A New Computational Approach to Density Estimation with Semidefinite Programming

Density estimation is a classical and important problem in statistics. The aim of this paper is to develop a new computational approach to density estimation based on semidefinite programming (SDP), a new technology developed in optimization in the last decade. We express a density as the product of a nonnegative polynomial and a base density such as normal distribution, exponential distribution and uniform distribution. The difficult nonnegativity constraint imposed on the polynomial is expressed as a semidefinite constraint.
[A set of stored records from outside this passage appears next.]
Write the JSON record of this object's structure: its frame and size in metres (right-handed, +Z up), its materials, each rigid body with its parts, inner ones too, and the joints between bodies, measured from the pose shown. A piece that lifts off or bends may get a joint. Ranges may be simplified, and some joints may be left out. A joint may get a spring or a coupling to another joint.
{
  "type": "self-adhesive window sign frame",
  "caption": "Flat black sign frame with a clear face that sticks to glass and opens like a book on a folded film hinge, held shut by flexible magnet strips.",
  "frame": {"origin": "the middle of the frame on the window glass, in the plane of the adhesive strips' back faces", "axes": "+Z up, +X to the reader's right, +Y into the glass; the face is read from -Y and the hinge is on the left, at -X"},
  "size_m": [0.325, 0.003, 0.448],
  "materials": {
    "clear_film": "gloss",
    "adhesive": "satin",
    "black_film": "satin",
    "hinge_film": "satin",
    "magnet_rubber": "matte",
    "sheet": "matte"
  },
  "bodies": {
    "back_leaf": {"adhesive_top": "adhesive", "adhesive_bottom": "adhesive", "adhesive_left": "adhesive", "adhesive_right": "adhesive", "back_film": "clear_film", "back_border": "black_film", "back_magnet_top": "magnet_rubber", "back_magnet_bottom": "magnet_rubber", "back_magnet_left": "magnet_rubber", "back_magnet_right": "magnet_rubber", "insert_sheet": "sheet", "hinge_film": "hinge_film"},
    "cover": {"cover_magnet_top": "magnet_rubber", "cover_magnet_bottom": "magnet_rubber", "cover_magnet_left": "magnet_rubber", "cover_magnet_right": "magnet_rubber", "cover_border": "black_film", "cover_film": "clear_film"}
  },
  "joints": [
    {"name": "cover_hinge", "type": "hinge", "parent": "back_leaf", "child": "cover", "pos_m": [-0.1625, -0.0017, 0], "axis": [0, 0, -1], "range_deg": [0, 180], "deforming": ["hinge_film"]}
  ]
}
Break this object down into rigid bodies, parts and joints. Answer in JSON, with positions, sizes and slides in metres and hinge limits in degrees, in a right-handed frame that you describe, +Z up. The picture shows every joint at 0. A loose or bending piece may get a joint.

Under the condition that the base density is specified, the maximum likelihood estimation of the coefficients of the polynomial is formulated as a variant of SDP which can be solved in polynomial-time with the recently developed interior-point methods. Since the base density typically contains just one or two parameters, if the likelihood function is easily maximized with respect to the polynomial part by SDP, then it is possible to compute the global maximum of the likelihood function by further maximizing the partially-maximized likelihood function with respect to the base density parameter. The primal-dual interior-point algorithms are used to solve the variant of SDP. The proposed model is flexible enough to express such properties as unimodality and symmetry which would be reasonably imposed on the density function. Akaike information criterion (AIC) is used to choose the best model. Through applications to several instances we demonstrate flexibility of the model and performance of the proposed procedure.